CDT characteristics and definition
Although there is no wide spread consensus on the CDT definition, some common features can be extracted.
(1)DT-based: CDT is an extended or augmented version of DT. It contains at least the three basic elements of DT, including the physical entity, virtual representation, and the connections between the virtual and physical spaces. The difference is that a CDT may contain multiple DTs with unified semantics topology definitions. Particularly for a complex industrial system, its CDT should include digital models of its subsystems, and each of them has different status across the entire lifecycle.
- Cognition capability: As indicated in its name, a CDT should have certain human-like cognition capabilities, such as attention, perception, comprehension, memory, reasoning, prediction, decision-making, problem-solving, reaction and soon. Thus, a CDT is defined to recognise complex and unpredicted behaviours with optimisation strategies dynamically.
- Full life cycle management: A CDT should consist of digital models covering different phases across the entire life cycle of the system, including beginning-of-life(BOL, e.g.design, building, testing),middle-of-life (MOL, e.g.operating, usage, maintenance) and end-of-life (EOL, e.g.disassembly, recycling, re-manufacturing). It should also be capable of integrating and analysing all available data, information and knowledge from different life cycle phases thus to support a fore mentioned cognitive activities.
- Autonomy capability: A CDT should conduct autonomous activities without human assistance or minimum level of human intervention. This capability is partially over lapped with and empowered by the cognition capabilities of a CDT. For example, based on the perception and prediction results, a CDT can autonomously make decisions and react for design, production or operations adaptively.
- Continuous evolving: A CDT should be able to evolve along the entire system There exists three levels of evolving.
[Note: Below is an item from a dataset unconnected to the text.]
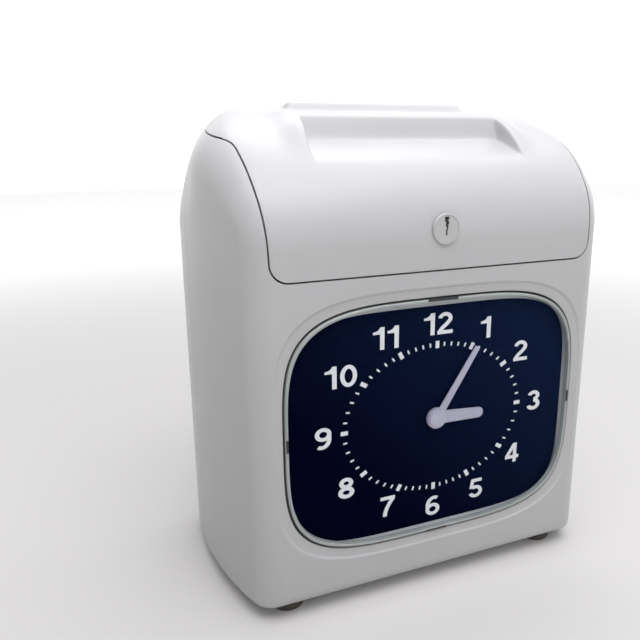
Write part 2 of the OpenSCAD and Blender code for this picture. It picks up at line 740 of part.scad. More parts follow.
// ---------------------------------------------------------------- controls and electrics
module deck_panel() color([0.8, 0.8, 0.82]) {
    difference() {
        box([-deck_half_w, deck_y[0], deck_z], [deck_half_w, deck_y[1], deck_z + deck_t]);
        box([-6, lock_back_y - 0.1, deck_z - 1], [17, -34, deck_z + deck_t + 1]);
        for (x = button_x) rod_z(deck_z - 1, deck_z + deck_t + 1, x, button_y, button_r + 0.4);
    }
    for (x = [31, 73]) rod_z(switch_z[1], deck_z, x, button_y, 1.6);
}
module setting_board() color([0.1, 0.35, 0.2]) {
    box([28, -49.5, switch_z[0]], [76, -36.5, switch_z[1]]);
    for (x = button_x) box([x - 3, button_y - 3, switch_z[1]], [x + 3, button_y + 3, switch_z[1] + 1.4]);
}
module set_button(x) color([0.3, 0.32, 0.36]) {
    rod_z(159.4, 166.5, x, button_y, button_r);
    rod_z(158.2, 159.4, x, button_y, button_r + 1.2);
}
module set_button_a() set_button(button_x[0]);
module set_button_b() set_button(button_x[1]);
module set_button_c() set_button(button_x[2]);

module main_board() color([0.1, 0.35, 0.2])
    box([board_x[0], board_y[0], board_z[0]], [board_x[1], board_y[1], board_z[1]]);
module board_parts() color(black) {
    box([-60, 45, 100], [-36, board_y[0], 124]);
    box([-20, 45, 104], [-6, board_y[0], 116]);
    box([-70, 38, 46], [-30, board_y[0], 54]);
    for (x = [-14, -2, 10]) rod_y(32, board_y[0], x, 66, 5);
    rod_y(40, board_y[0], 8, 124, 7);
    box([-66, 43, 130], [-20, board_y[0], 138]);
}
module transformer() color([0.45, 0.42, 0.40]) {
    box([-20, 15, floor_z], [26, 45, floor_z + 5]);
    box([-14, 17, floor_z + 5], [20, 43, floor_z + 38]);
    box([-10, 13.4, floor_z + 9], [16, 46.4, floor_z + 34]);
}
module battery_pack() color([0.2, 0.4, 0.65]) {
    for (i = [0:2]) rod_y(16, 44, cell_x + cell_pitch * i, floor_z + 7, cell_r);
    box([cell_x - 7, 20, floor_z], [cell_x + 35, 40, floor_z + 4]);
}
module power_inlet() color(black) {
    difference() {
        union() {
            box([inlet_x - inlet_half[0], 40, inlet_z - inlet_half[1]],
                [inlet_x + inlet_half[0], back_y, inlet_z + inlet_half[1]]);
            box([inlet_x - 17, 53, inlet_z - inlet_half[1]], [inlet_x + 17, back_y - wall, inlet_z + 12]);
        }
        along_y(socket_y, back_y + 1) translate([inlet_x, inlet_z]) {
            translate([-5, -4]) square([10, 8]);
            for (s = [-1, 1]) translate([5 * s, 0]) circle(4);
        }
    }
    for (s = [-1, 1]) rod_y(socket_y - 0.1, 52, inlet_x + 4.3 * s, inlet_z, 1.2);
}

// ---------------------------------------------------------------- feet and fasteners
module each_foot() for (x = [-1, 1], y = [-1, 1]) translate([x * feet_x / 2, y * feet_y / 2, 0]) children();
module rubber_feet() color([0.30, 0.27, 0.25]) each_foot() difference() {
    rotate_extrude() polygon([[0, 0], [foot_r - 1.2, 0], [foot_r - 0.3, 0.5], [foot_r, 1.4],
        [foot_r, base_z + 0.5], [0, base_z + 0.5]]);
    translate([0, 0, -1]) cylinder(h = 4, r = 4);
    cylinder(h = base_z + 2, r = 1.8);
}
module foot_screws() color(steel) each_foot() {
    translate([0, 0, 1]) cylinder(h = 2, r = 3.4);
    translate([0, 0, 3]) cylinder(h = base_z + 4, r = pilot_r);
}
module case_screws() color(steel) for (s = [-1, 1], z = post_z) {
    rod_y(back_y - head_well, back_y - 2, s * post_x, z, 3.6);
    rod_y(-8, back_y - head_well, s * post_x, z, pilot_r);
}

front_case();
rear_case();
top_cover();
hinge_pins();
lock_barrel();
lock_plug();
lock_cam();
lock_nut();
lens();
lens_frame();
dial_plate();
dial_ticks();
minute_hand();
hour_hand();
hand_cap();
minute_arbor();
hour_wheel();
minute_wheel();
drive_wheel();
movement_plates();
movement_pillars();
movement_motor();
motor_pinion();
chassis_frame();
chassis_bars();
card_guide_front();
card_guide_rear();
card_stop();
platen();
guide_shafts();
head_carriage();
print_head();
carriage_belt();
drive_pulley();
idler_pulley();
belt_bracket();
carriage_motor();
ribbon_cassette();
ribbon_strand();
ribbon_knob();
feed_shaft();
feed_rollers();
feed_gear();
feed_bushes();
feed_motor();
feed_pinion();
pinch_rollers();
deck_panel();
setting_board();
set_button_a();
set_button_b();
set_button_c();
main_board();
board_parts();
transformer();
battery_pack();
power_inlet();
rubber_feet();
foot_screws();
case_screws();
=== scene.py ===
"""Looks of a punch time clock: moulded housing, locking top cover, dial window, movement and printer."""
import json
import math

import bmesh
import bpy
import numpy as np
from mathutils import Matrix, Vector
from mathutils.bvhtree import BVHTree


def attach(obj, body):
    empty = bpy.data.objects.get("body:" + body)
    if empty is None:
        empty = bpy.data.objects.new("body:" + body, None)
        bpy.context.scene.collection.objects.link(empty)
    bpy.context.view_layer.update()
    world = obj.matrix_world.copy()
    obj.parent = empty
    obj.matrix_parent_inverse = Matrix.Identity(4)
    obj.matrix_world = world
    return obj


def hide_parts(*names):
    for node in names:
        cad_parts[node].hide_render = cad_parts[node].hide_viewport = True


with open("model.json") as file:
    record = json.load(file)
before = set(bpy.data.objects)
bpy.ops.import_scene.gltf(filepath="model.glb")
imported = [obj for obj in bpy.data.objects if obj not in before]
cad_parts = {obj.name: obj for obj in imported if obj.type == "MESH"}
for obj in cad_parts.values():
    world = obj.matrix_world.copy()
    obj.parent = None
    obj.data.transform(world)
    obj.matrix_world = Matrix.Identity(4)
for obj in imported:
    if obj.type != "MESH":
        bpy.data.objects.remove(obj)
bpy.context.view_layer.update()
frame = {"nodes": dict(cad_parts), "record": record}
MM = 0.001

# ---------------------------------------------------------------- sizes, in millimetres
FRONT, BACK, BASE, TOP = -57.0, 58.0, 7.0, 243.0
WALL = 2.5
PART_Y, CASE_GAP = 12.0, 0.2                                # joint of front and rear case, half its gap
HALF_W, SIDE_R = 105.0, 180.0                               # half width, radius of the bowed sides
DOME_Y, DOME_Z, DOME_A, DOME_B = 50.0, 177.0, 107.0, 66.0   # ellipse of the cover seen from the side
R_FRONT, R_TOP, R_REAR, R_LOW = 13.5, 44.0, 12.0, 3.5       # radius of the side edges
TALL = 1.32                                                 # a rear shoulder's height over its width
EDGE_R = 6.0                                                # base edges and top rear edge
SEAM_Z, SEAM_GAP = 163.6, 0.8                               # cover's lower edge, gap all round it
COVER_BACK, REAR_EDGE = 43.6, 45.3                          # both sides of the seam behind the cover
SLOT_HALF, SLOT_0, SLOT_1 = 47.0, 4.0, 9.0                  # card slot: half width, front and back
LIP_Z = 242.4                                               # lip behind the card slot
SCOOP_HALF, SCOOP_BACK = 56.2, 3.0
HUMP_HALF, HUMP_RISE = 57.6, 4.3                            # raised band round the scoop
WIN_A, WIN_B, WIN_Z = 80.2, 61.0, 90.5                      # window: half width, half height, centre
DISH_W, DISH_DEEP = 5.0, 1.0                                # dished border of the window
DIAL_Y = -52.8                                              # face of the dial
LOCK_Z, LOCK_BACK = 182.8, -41.0
HINGE_X, HINGE_Y, HINGE_Z = 62.0, 50.0, 240.0
KNUCKLE_R, KNUCKLE_HALF, PIN_R = 2.4, 4.5, 1.2
WELL_X, WELL_Z, WALL_HOLE_X, WALL_HOLE_Z = 88, (20, 152), 78, (30, 190)
OUTER = 130                                                 # beyond the housing on every side


# ---------------------------------------------------------------- materials
def shader_nodes(name):
    mat = bpy.data.materials.new(name)
    mat.use_nodes = True
    tree = mat.node_tree
    return mat, tree, tree.nodes["Principled BSDF"]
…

First, for a single digital model, it updates itself according to the change of relevant data, information from the physical system; second, due to the interactions among different digital models contained in the same life cycle phase, each model evolves dynamically according to the impact of other models; third, due to the feedback from other life cycle phases, the previous two situations may happen simultaneously, even new models and components will be added.
More details about the concept of CDT can be found in the recently published paper available to download at the link https://doi.org/10.1080/00207543.2021.2014591, where the following CDT definition has been proposed:
“Cognitive Digital Twin(CDT) is a digital representation of a physical system that is augmentedwithcertaincognitivecapabilitiesandsupporttoexecuteautonomousactivities;comprisesasetofsemanticallyinterlinkeddigitalmodelsrelatedtodifferentlifecyclephasesofthephysical system including its subsystems and components; and evolves continuously with the physical system across the entire lifecycle.”
CDT enabling technologies and standardization
The main enabling technologies for CDT development and implementation directly correlate with the CDT characteristics, including Semantic Technologies and Industrial Ontologies, Model Based Systems Engineering (MBSE), Product Lifecycle Management (PLM) etc.
The couplings of these technologies is another challenging task of CDT applications which requires the support of advanced digital infrastructures and relevant management technologies. From Cyber-Physical System (CPS) perspective, it is critical to interconnect subsystems across different domains and lifecycle phases using adapters, brokers and other types of middleware mechanisms.
From another perspective, standardization is fundamental to achieve interoperability of data and tool for constructing CDT. The formal standardisation of DTs is the basis for enabling the CDT paradigm. Several Standards Developing Organisations (SDOs) are developing DT standards such as the International Organization for Standardization (ISO), World Wide Web Consortium – Web of Things (W3C WoT), the Industrial Internet Consortium (IIC) and the Plattform Industrie 4.0, etc. Despite the lack of a universal DT standard, some existing standards and protocols can be considered as substitute. For example, Plattform Industrie 4.0 provides the Asset Administration Shell (AAS) as a part of the RAMI4.0. ETSI Industry Specification Group (ISG) proposes the Next Generation Service Interfaces-Linked Data (NGSI-LD) APIs. The W3C WoT working group proposes the WoT Thing Description (WoT TD) which is an official W3C Recommendation. The recent published ISO 23247 standard defines the principles and requirements for developing DTs in manufacturing domain, and provides a framework to support the creation of DTs of observable manufacturing elements including personnel, equipment, materials, manufacturing processes, facilities, environment, products, and supporting documents.
As an emerging concept, CDT is still in an early stage of its development. There are many challenges to be resolved in order to fully realize its vision. This will depend on the advancement of the aforementioned enabling technologies and standardization efforts in the future.